====== EXCERPTED RECORDS ======

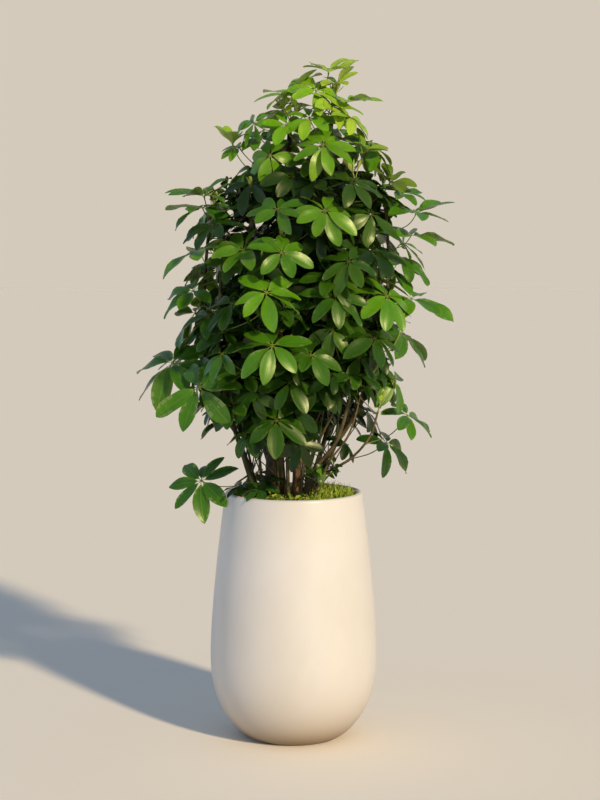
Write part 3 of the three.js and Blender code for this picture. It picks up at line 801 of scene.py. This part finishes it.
def inner_leaves(shoots, outer, hubs):
    """Leaves in the shade between the solids' leaves, on stalks that turn round each shoot."""
    leaves = []
    for shoot in shoots:
        turn = chance.random() * 2 * math.pi
        for root in shoot.line[::INNER_EVERY]:
            turn += GOLDEN_TURN
            for _ in range(INNER_TRIES):
                turn += chance.gauss(0, 0.4)
                out = Vector((math.cos(turn), math.sin(turn), 0))
                rise = chance.uniform(*(LONG_RISES if root.z < LONG_STALKS_BELOW else SHORT_RISES))
                hub = root + out * chance.uniform(*INNER_REACHES) + UP * rise
                if inner_place_is_free(hub, outer, hubs):
                    leaves.append(inner_leaf(hub, root))
                    hubs.append(hub)
                    break
    return leaves


def inner_place_is_free(hub, outer, hubs):
    lowest = INNER_LOWEST_FRONT if hub.y < 0 and hub.x > 0.02 else INNER_LOWEST
    if hub.z < lowest or canopy_share(outer, hub) > INNER_SHARE:
        return False
    return min((hub - other).length for other in hubs) > INNER_APART


def inner_leaf(hub, root):
    out = Vector((hub.x, hub.y, 0)).normalized()
    lean = Vector((chance.gauss(0, 0.3), chance.gauss(0, 0.3), chance.uniform(0.5, 1.4)))
    leaf = make_leaf(hub, (out + lean).normalized())
    leaf.length = chance.uniform(*INNER_LENGTHS) * MM
    leaf.lift = chance.gauss(0, LIFT)
    leaf.spin = chance.random() * 6
    leaf.count = chance.choice((6, 7, 8))
    leaf.stalk = curved_stalk(leaf, root, 0.55, 0.42, 0.45)
    return leaf


def lone_leaf(hub, azimuth, elevation, length, count, lift, age, shoots):
    """A leaf at a given place, with its stalk from the nearest shoot a little lower."""
    hub = Vector(hub) * MM
    leaf = make_leaf(hub, toward(azimuth, elevation))
    leaf.length, leaf.count, leaf.lift, leaf.age = length * MM, count, lift, age
    leaf.spin = chance.random() * 6
    _, root, _ = nearest_on(shoots, hub - UP * ROOT_BELOW_HUB)
    leaf.stalk = curved_stalk(leaf, root, 0.5, 0.4, 0.5)
    return leaf


def curved_stalk(leaf, root, along, behind, pull):
    """Root, middle and end of a stalk: its middle is pulled from the straight way to behind the leaf."""
    straight = root.lerp(leaf.hub, along)
    back = leaf.hub - leaf.face * behind * (leaf.hub - root).length
    return [root, straight.lerp(back, pull), leaf.hub - leaf.face * HUB_DROP]


def add_bud(shape, shoot):
    """Soft new growth at a shoot's tip: small folded leaves that have yet to open."""
    tip = shoot.line[-1]
    along = (shoot.line[-1] - shoot.line[-4]).normalized()
    for i in range(2):
        lean = Vector((chance.gauss(0, 0.35), chance.gauss(0, 0.35), 0.4))
        face = (along + lean).normalized()
        leaf = make_leaf(tip + face * (16 + 14 * i) * MM, face)
        leaf.length = chance.uniform(*BUD_LENGTHS) * MM
        leaf.spin = chance.random() * 6
        vars(leaf).update(BUD)
        leaf.stalk = [tip - along * 2 * MM, leaf.hub - face * 4 * MM]
        add_leaf(shape, leaf, BUD_AGE)
        add_stalk(shape, leaf, BUD_AGE)


# Planter

def pot_radius(z):
    """The planter's outer radius at a height: a slow taper above the belly and a round foot below."""
    if z >= BELLY_HEIGHT:
        rise = (z - BELLY_HEIGHT) / (POT_HEIGHT - BELLY_HEIGHT)
        return BELLY_RADIUS - (BELLY_RADIUS - RIM_RADIUS) * rise ** SIDE_CURVE
    drop = (BELLY_HEIGHT - z) / BELLY_HEIGHT
    return FOOT_RADIUS + (BELLY_RADIUS - FOOT_RADIUS) * (1 - drop ** FOOT_CURVE) ** FOOT_BULGE


def planter_profile():
    """(radius, height) of the planter from the middle of its underside, round the lip, to the floor."""
    lip = WALL / 2
    low = [BELLY_HEIGHT * (1 - math.cos(math.pi / 2 * i / FOOT_ROWS)) for i in range(FOOT_ROWS)]
    high = np.linspace(BELLY_HEIGHT, POT_HEIGHT - lip, SIDE_ROWS)
    outside = [(pot_radius(z), z) for z in [*low, *high]]
    centre = pot_radius(POT_HEIGHT - lip) - lip
    turns = [math.pi * i / LIP_ROWS for i in range(1, LIP_ROWS)]
    rim = [(centre + lip * math.cos(t), POT_HEIGHT - lip + lip * math.sin(t)) for t in turns]
    inside = [(pot_radius(z) - WALL, z) for z in np.linspace(POT_HEIGHT - lip, FLOOR, INSIDE_ROWS)]
    return [*outside, *rim, *inside]


def planter_shape():
    profile = planter_profile()
    turns = 2 * np.pi * np.arange(POT_SIDES) / POT_SIDES
    points = [[r * math.cos(t), r * math.sin(t), z] for r, z in profile for t in turns]
    shape = Shape()
    shape.add(points, tube_faces(len(profile), POT_SIDES))
    return shape


def cut_drain_holes(pot):
    for i in range(DRAIN_HOLES):
        turn = 2 * math.pi * (i + 0.25) / DRAIN_HOLES
        x, y = DRAIN_CIRCLE * math.cos(turn), DRAIN_CIRCLE * math.sin(turn)
        plug = Shape()
        ends = [Vector((x, y, -FLOOR)), Vector((x, y, 2 * FLOOR))]
        add_tube(plug, ends, [DRAIN_RADIUS] * 2, 32, 0)
        mesh = bpy.data.meshes.new("drain")
        mesh.from_pydata(plug.points[0].tolist(), [], plug.faces)
        cutter = put("drain", mesh)
        cut = pot.modifiers.new("drain", "BOOLEAN")
        cut.object, cut.operation, cut.solver = cutter, "DIFFERENCE", "EXACT"
        bpy.context.view_layer.objects.active = pot
        bpy.ops.object.modifier_apply(modifier=cut.name)
        bpy.data.objects.remove(cutter)


# Moss and creeping plants on the soil

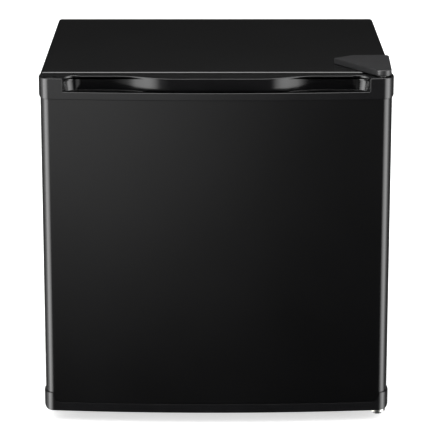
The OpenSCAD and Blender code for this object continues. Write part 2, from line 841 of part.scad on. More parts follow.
module thermostat_knob() {
    color(white) difference() {
        union() {
            translate([knob_x, stat_y0 - 0.5, knob_z]) rotate([90, 0, 0])
                rotate_extrude()
                    polygon([[0, 0], [knob_d / 2, 0], [knob_d / 2, 6], [knob_d / 2 - 3, 8],
                        [knob_d / 2 - 5, 15], [knob_d / 2 - 7, 16.5], [0, 16.5]]);
            box([knob_x - 3, stat_y0 - 20.5, knob_z - 14], [knob_x + 3, stat_y0 - 15, knob_z + 16]);
        }
        rod([knob_x, stat_y0 - 12, knob_z], [knob_x, stat_y0 + 1, knob_z], 2 * shaft_r + 0.1);
        for (a = [0:20:340]) {
            translate([knob_x, stat_y0, knob_z]) rotate([0, a, 0])
                rod([knob_d / 2 + 0.4, 0.5, 0], [knob_d / 2 + 0.4, -8.5, 0], 3);
        }
    }
}

module thermostat_sensor() {
    x = chill_x1 + 3.6;
    color(copper) {
        tube_run([[stat_x0 + 6, sensor_y, sensor_z], [x, sensor_y, sensor_z],
            [x, sensor_y + 30, sensor_z]], 4, 2);
        rod([x, sensor_y + 30, sensor_z], [x, sensor_y + 90, sensor_z], 6);
    }
}

module glass_shelf() {
    color("#b9d4cf", 0.5)
        box([-in_half_w + 3, shelf_y0, shelf_z], [in_half_w - 3, shelf_y1, shelf_z + 4]);
}

module shelf_trim() {
    color(white) difference() {
        along_x(-in_half_w + 9, in_half_w - 9)
            polygon(round_rect(shelf_y0 - 4, shelf_z - 5, shelf_y0 + 10, shelf_z + 9, 3));
        box([-in_half_w, shelf_y0, shelf_z], [in_half_w, shelf_y0 + 20, shelf_z + 4]);
    }
}

// ---------- door ----------

module door_panel() {
    w = half_w - trim_proud;
    color(black) {
        slab(sill_z1, cap_z0) difference() {
            polygon(door_pts(trim_proud, door_back));
            polygon(door_pts(trim_proud + sheet_t, door_back + 1));
        }
        box_pair([hem_x, door_back - sheet_t, sill_z1], [w, door_back, cap_z0]);
    }
}

module door_top_cap() {
    color(black) difference() {
        intersection() {
            slab(cap_z0, door_z1) polygon(door_pts(0, door_back));
            along_y(y_door - 5, door_back + 5)
                polygon(round_rect(-half_w, cap_z0, half_w, door_z1 + 20, 6));
        }
        slab(lip_z, door_z1 + 1) polygon(recess_pts(0));
        slab(pocket_z, lip_z + 1) intersection() {
            polygon(recess_pts(0));
            polygon(door_pts(lip_t, door_back));
        }
        difference() {
            slab(cap_z0 - 1, door_z1 - cap_wall) difference() {
                polygon(door_pts(cap_wall, door_back - cap_wall));
                polygon(recess_pts(cap_wall));
            }
            for (s = [-1, 1]) {
                post(s * hinge_x, hinge_y, cap_z0 - 2, door_z1, 2 * bush_r + 5);
            }
        }
        for (s = [-1, 1]) {
            post(s * hinge_x, hinge_y, door_z1 - bush_h, door_z1 + 1, 2 * bush_r);
        }
    }
}

module door_bottom_cap() {
    color(black) difference() {
        intersection() {
            slab(door_z0, door_z0 + bottom_wrap_h) polygon(door_pts(0, door_back));
            along_y(y_door - 5, door_back + 5)
                polygon(round_rect(-half_w, door_z0, half_w, door_z0 + 80, 8));
        }
        slab(sill_z1, door_z1) polygon(door_pts(trim_proud, door_back + 1));
        along_y(y_door - 5, door_back + 5)
            polygon(round_rect(-half_w + 13, sill_z1, half_w - 13, sill_z1 + 80, 10));
        for (s = [-1, 1]) {
            post(s * hinge_x, hinge_y, door_z0 - 1, door_z0 + bush_h, 2 * bush_r);
        }
        screw_bores(cap_screws, door_z0 - 1, 3.8);
    }
}

// The liner's raised middle, drawn "inset" inside its walls
module bulge(inset, y0) {
    box([-bulge_x + inset, y0, bulge_z0 + inset],
        [bulge_x - inset, bulge_y - inset, bulge_z1 - inset]);
}

module door_foam() {
    color("#e8dfae") difference() {
        union() {
            slab(sill_z1, cap_z0)
                polygon(door_pts(trim_proud + sheet_t, door_back - liner_t));
            bulge(liner_t, door_back - liner_t);
        }
        for (s = [-1, 1]) {
            post(s * hinge_x, hinge_y, door_z0, door_z0 + bush_h + 0.5, 2 * bush_r + 0.2);
        }
        screw_bores(cap_screws, door_z0 + 1, 3.8);
    }
}

module door_liner() {
    edge = hem_x - 0.2;
    color(white) {
        difference() {
            union() {
                box([-edge, door_back - liner_t, sill_z1], [edge, door_back, cap_z0]);
                bulge(0, door_back - liner_t);
            }
            bulge(liner_t, door_back - liner_t - 1);
        }
        for (z = [low_rack_z + 2, up_rack_z]) {
            box_pair([rack_x + 2, bulge_y, z], [bulge_x, bulge_y + 17, z + boss_h]);
        }
    }
}

module door_gasket() {
    w = hinge_x - 5;
    color("#3c3c40") along_y(door_back, y_cab - 0.1) difference() {
        polygon(round_rect(-w, in_z0 - 19, w, in_z1 + 19, 6));
        polygon(round_rect(-w + 16, in_z0 - 3, w - 16, in_z1 + 3, 3));
    }
}

module door_bushes() {
    color(white) {
        difference() {
            post(hinge_x, hinge_y, door_z1 - bush_h, door_z1 - 0.2, 2 * bush_r);
            post(hinge_x, hinge_y, door_z1 - bush_h + 2, door_z1 + 1, hinge_pin_d + 0.16);
        }
        difference() {
            post(hinge_x, hinge_y, door_z0, door_z0 + bush_h, 2 * bush_r);
            post(hinge_x, hinge_y, door_z0 - 1, door_z0 + bush_h - 2, hinge_pin_d + 0.16);
        }
    }
}

module door_pin_plugs() {
    color(black) {
        post(-hinge_x, hinge_y, door_z1 - bush_h, door_z1, 2 * bush_r);
        post(-hinge_x, hinge_y, door_z1, door_z1 + 0.8, 2 * bush_r + 3);
        post(-hinge_x, hinge_y, door_z0, door_z0 + bush_h, 2 * bush_r);
        post(-hinge_x, hinge_y, door_z0 - 0.8, door_z0, 2 * bush_r + 3);
    }
}

module door_screws() {
    color(zinc) for (s = cap_screws) {
        translate([s[0], s[1], door_z0]) mirror([0, 0, 1]) screw_down(0, 0, 0, 12, 3.6);
    }
}

module door_rack(z0, h) {
    color("#dfe6ea") difference() {
        bin([-rack_x, rack_y0, z0], [rack_x, rack_y1, z0 + h], 2, 8);
        for (i = [-5:5]) {
            box([28 * i - 8, rack_y1 - 3, z0 + 12], [28 * i + 8, rack_y1 + 2, z0 + h - 14]);
        }
    }
}

module upper_door_rack() {
    door_rack(up_rack_z, up_rack_h);
}

module lower_door_rack() {
    door_rack(low_rack_z, low_rack_h);
}

outer_case();
front_rail();
rear_panel();
base_pan();
cabinet_foam();
inner_liner();
upper_hinge_plate();
upper_hinge_pin();
upper_hinge_screws();
hinge_cover();
lower_hinge_bracket();
lower_hinge_pin();
lower_hinge_screws();
hinge_washer();
foot_inserts();
rear_feet();
compressor_plate();
compressor();
compressor_grommets();
compressor_bolts();
terminal_cover();
cord_gland();
evaporation_tray();
drain_spout();
condenser_coil();
condenser_wires();
condenser_brackets();
filter_drier();
capillary_tube();
suction_line();
discharge_line();
evaporator_box();
evaporator_hangers();
chiller_bezel();
tray_runners();
thermostat_housing();
thermostat_body();
thermostat_sensor();
glass_shelf();
shelf_trim();
door_panel();
door_top_cap();
door_bottom_cap();
door_foam();
door_liner();
door_gasket();
door_bushes();
door_pin_plugs();
door_screws();
upper_door_rack();
lower_door_rack();
thermostat_knob();
chiller_flap();
drip_tray();
left_foot();
right_foot();
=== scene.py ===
"""Looks of a free-standing mini fridge.

Builds the rounded shells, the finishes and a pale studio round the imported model.
"""

import json
import math

import bmesh
import bpy
from bpy.props import FloatProperty, FloatVectorProperty, IntProperty, PointerProperty
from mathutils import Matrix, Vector

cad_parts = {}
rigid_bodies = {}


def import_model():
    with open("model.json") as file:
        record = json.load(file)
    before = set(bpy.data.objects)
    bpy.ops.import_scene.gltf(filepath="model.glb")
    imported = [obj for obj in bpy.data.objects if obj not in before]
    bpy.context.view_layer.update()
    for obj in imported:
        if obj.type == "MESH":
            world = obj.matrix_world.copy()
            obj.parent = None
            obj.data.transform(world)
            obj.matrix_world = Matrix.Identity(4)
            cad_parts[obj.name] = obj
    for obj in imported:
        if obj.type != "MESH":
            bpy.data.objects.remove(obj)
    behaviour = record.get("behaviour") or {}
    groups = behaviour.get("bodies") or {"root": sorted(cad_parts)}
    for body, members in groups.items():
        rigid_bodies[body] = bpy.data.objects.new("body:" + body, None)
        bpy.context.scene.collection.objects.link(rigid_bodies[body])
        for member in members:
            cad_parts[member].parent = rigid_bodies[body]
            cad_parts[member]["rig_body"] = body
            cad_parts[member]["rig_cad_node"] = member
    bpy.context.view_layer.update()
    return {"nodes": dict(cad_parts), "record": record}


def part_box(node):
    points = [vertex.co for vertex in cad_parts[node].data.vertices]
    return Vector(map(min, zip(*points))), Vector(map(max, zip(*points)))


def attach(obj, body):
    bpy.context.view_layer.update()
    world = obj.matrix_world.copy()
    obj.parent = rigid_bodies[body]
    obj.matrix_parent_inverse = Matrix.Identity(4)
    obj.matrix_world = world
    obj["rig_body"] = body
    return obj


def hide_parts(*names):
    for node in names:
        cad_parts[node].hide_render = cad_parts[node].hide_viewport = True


bl_info = {
    "name": "Mini fridge looks",
    "version": (1, 0, 0),
    "blender": (4, 5, 0),
    "location": "3D View > Sidebar > Fridge",
    "description": "Builds the visible shells, finishes and studio of a mini fridge",
    "category": "Object",
}

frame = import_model()
MM = 0.001

# Places that the frame gives
CASE_LOW, CASE_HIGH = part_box("outer_case")
PANEL_LOW, PANEL_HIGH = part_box("door_panel")
CAP_LOW, CAP_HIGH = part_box("door_top_cap")
BODY_OF = {
    node: body
    for body, nodes in frame["record"]["behaviour"]["bodies"].items()
    for node in nodes
}
SLOT_OF = {row["node"]: row["material_slot"] for row in frame["record"]["subparts"]}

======

• WHAT TO DO: In the records above, how many lines contain the string "objects"? State that number only.

• RESPONSE TO THE EXERCISE: 7